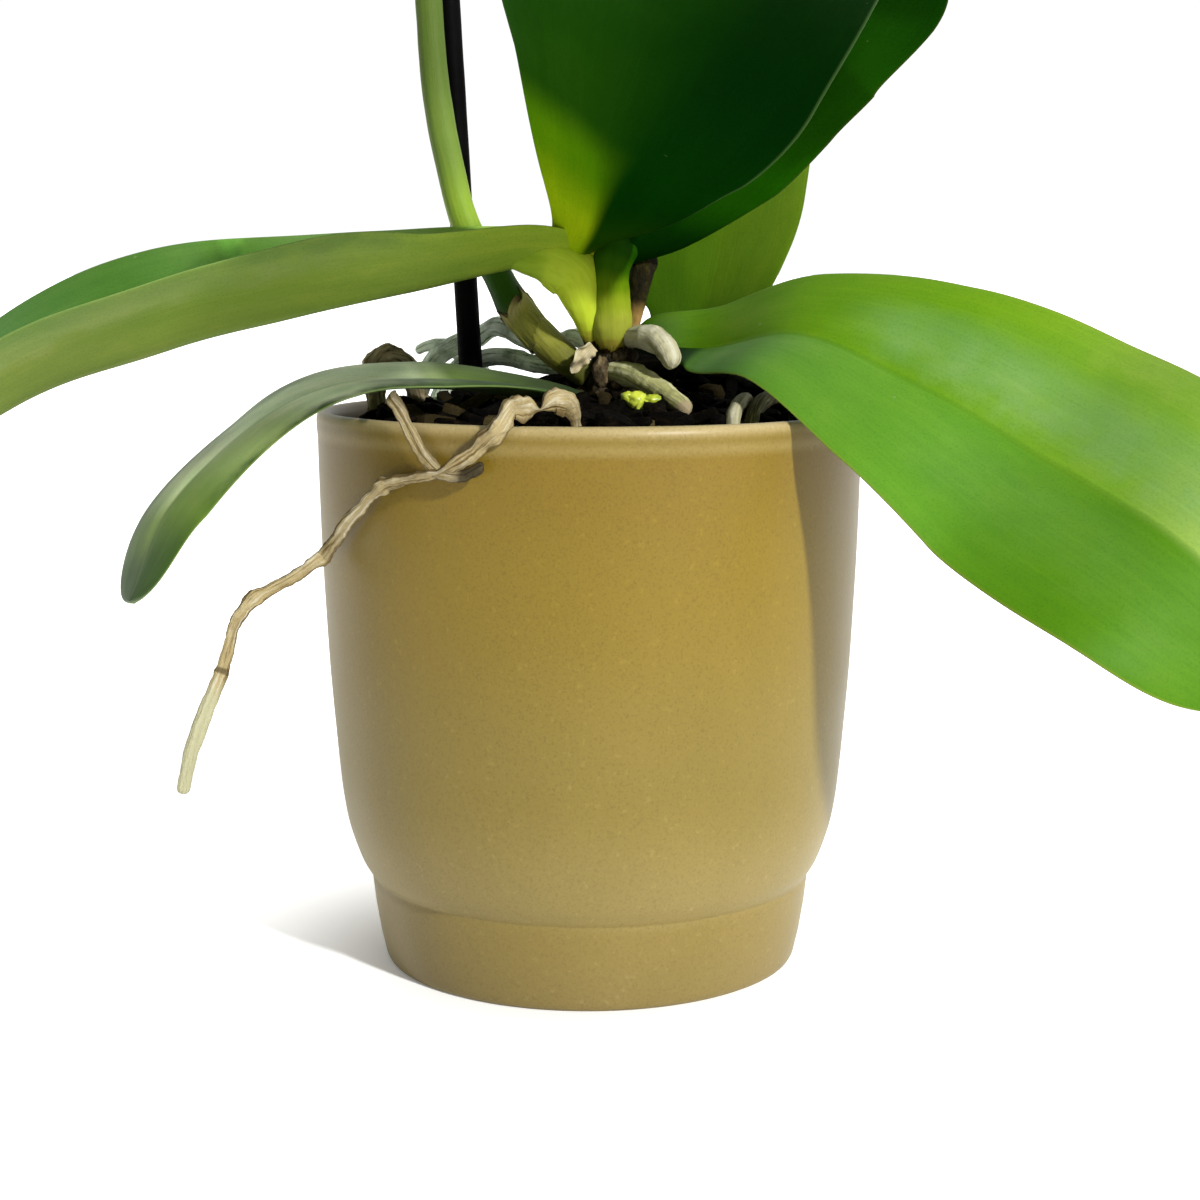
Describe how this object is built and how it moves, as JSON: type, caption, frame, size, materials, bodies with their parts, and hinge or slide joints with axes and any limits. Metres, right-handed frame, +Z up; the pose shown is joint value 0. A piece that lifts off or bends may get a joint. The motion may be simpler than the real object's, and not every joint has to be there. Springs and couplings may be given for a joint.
{
  "type": "potted moth orchid",
  "caption": "Moth orchid with broad arching leaves, aerial roots and a staked spike of open flowers and buds, planted in bark in a smooth stepped ceramic pot that stands on a flat surface.",
  "frame": {"origin": "the middle of the pot's underside, on the surface that the pot stands on", "axes": "+Z up along the pot's axis; +Y from the front of the pot to its back; +X to the right seen from the front"},
  "size_m": [0.3381, 0.3055, 0.5894],
  "materials": {
    "glaze": "satin",
    "clear": "gloss",
    "bark": "matte",
    "wood": "matte",
    "sheath": "satin",
    "leaf": "satin",
    "spike": "satin",
    "stake": "matte",
    "clip": "satin",
    "pale_root": "matte",
    "green_root": "matte",
    "silver_root": "matte",
    "dry_root": "matte",
    "shoot": "satin",
    "bloom": "matte",
    "lip": "matte",
    "bud": "matte"
  },
  "bodies": {
    "root": {"cover_pot": "glaze", "inner_pot": "clear", "sheaths": "sheath", "stem": "wood", "leaf_front": "leaf", "leaf_left": "leaf", "leaf_right_upper": "leaf", "leaf_right": "leaf", "leaf_back": "leaf", "leaf_old": "leaf", "stake": "stake", "clip_1": "clip", "clip_2": "clip", "bloom_1": "bloom", "lip_1": "lip", "bloom_2": "bloom", "lip_2": "lip", "bloom_3": "bloom", "lip_3": "lip", "bloom_4": "bloom", "lip_4": "lip", "bloom_5": "bloom", "lip_5": "lip", "bud_1": "bud", "bud_2": "bud", "bud_3": "bud", "bud_4": "bud", "root_pale": "pale_root", "root_green": "green_root", "root_silver_1": "silver_root", "root_silver_2": "silver_root", "root_silver_3": "silver_root", "root_loop": "dry_root", "root_back": "green_root", "root_right": "green_root", "root_strap_1": "green_root", "root_strap_2": "pale_root", "root_dry": "dry_root", "flower_spike": "spike", "new_root_tip": "shoot", "sheath_flake": "dry_root", "leaf_stub": "wood", "bark": "bark"}
  },
  "joints": []
}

WHAT TO PRODUCE:
Set out every line from the material that contains the string "bodies".

EXERCISE RESPONSE:
Describe how this object is built and how it moves, as JSON: type, caption, frame, size, materials, bodies with their parts, and hinge or slide joints with axes and any limits. Metres, right-handed frame, +Z up; the pose shown is joint value 0. A piece that lifts off or bends may get a joint. The motion may be simpler than the real object's, and not every joint has to be there. Springs and couplings may be given for a joint.
  "bodies": {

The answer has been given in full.